'Death row' animal rescue group closes after founder convicted of neglect

DEDICATED GROUP: Members of the Emergency Animal Rescue Service, with founder Dorothy Harland (foreground), after it was launched

DEDICATED GROUP: Members of the Emergency Animal Rescue Service, with founder Dorothy Harland (foreground), after it was launched

First published in News

VOLUNTEERS have spoken of their devastation at closing an animal rescue group after the group’s founder was convicted of neglecting her pets.

Members of the Emergency Animal Rescue Service (Ears), based at West Tanfield, near Ripon, said the group’s reputation had suffered irreparable damage when Dorothy Harland admitted five counts of animal neglect.

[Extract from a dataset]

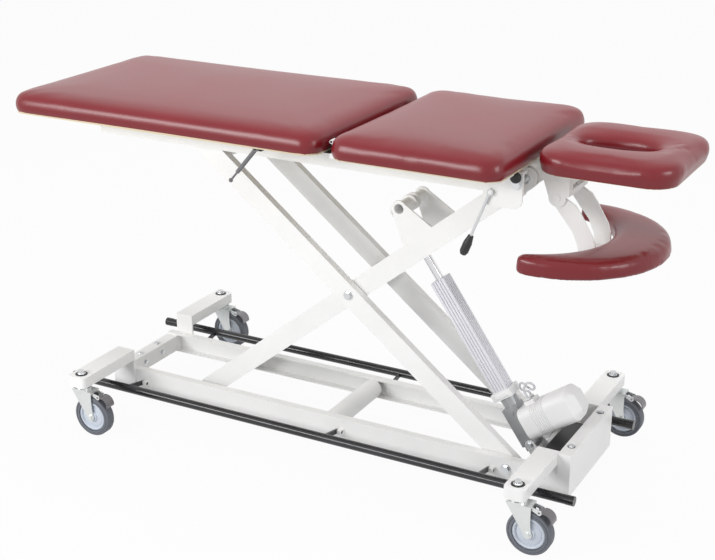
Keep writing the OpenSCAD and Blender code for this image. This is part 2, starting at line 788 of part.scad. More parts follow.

Harrogate magistrates banned her from keeping animals for ten years after hearing the 58-year-old, who devoted her life to saving unwanted dogs from destruction, had allowed her attachment to her four dogs and three cats at her Harrogate home to come before their need to have clean living conditions.

Since being launched in 2011, the Emergency Animal Rescue Service (Ears) had saved 150 dogs and 30 cats from "urgent put-to-sleep situations", after being contacted by vets, owners or sanctuaries.

It placed the unwanted and often elderly animals in foster care, and retrained them, so they could be rehomed, and held regular events in Thirsk and Bedale to raise funds for the group.

Volunteer Julie Hart, of Bedale, said only one member of the group had been aware of allegations before the court case.

Mrs Hart said: “It has been devastating for everybody as the case has tainted Ears. People have been sick and in tears, we were all gobsmacked.

“No other rescue organisation will talk to us, for example the pounds are unlikely ever to give us a dog.”

She said the group had held an emergency meeting in an attempt to relaunch the network of volunteers, but despite receiving overwhelming support from sponsors and supporters it had become clear the group would always be linked to Ms Harland.

Mrs Hart said: “All we ever want to do is help save dogs from death row and send them to a better life.

“We are still in a state of shock at the moment, most of us have been in the rescue world as volunteers for many years, so I am sure people will want to carry on volunteering in some way.

“The area has taken us to its heart and the support we have received recently has been amazing.”

Ms Harland said she believed the group could have continued its work.

She added: “Everything in the court case was nothing to do with the group, but rather my personal life. It’s a very sad day.”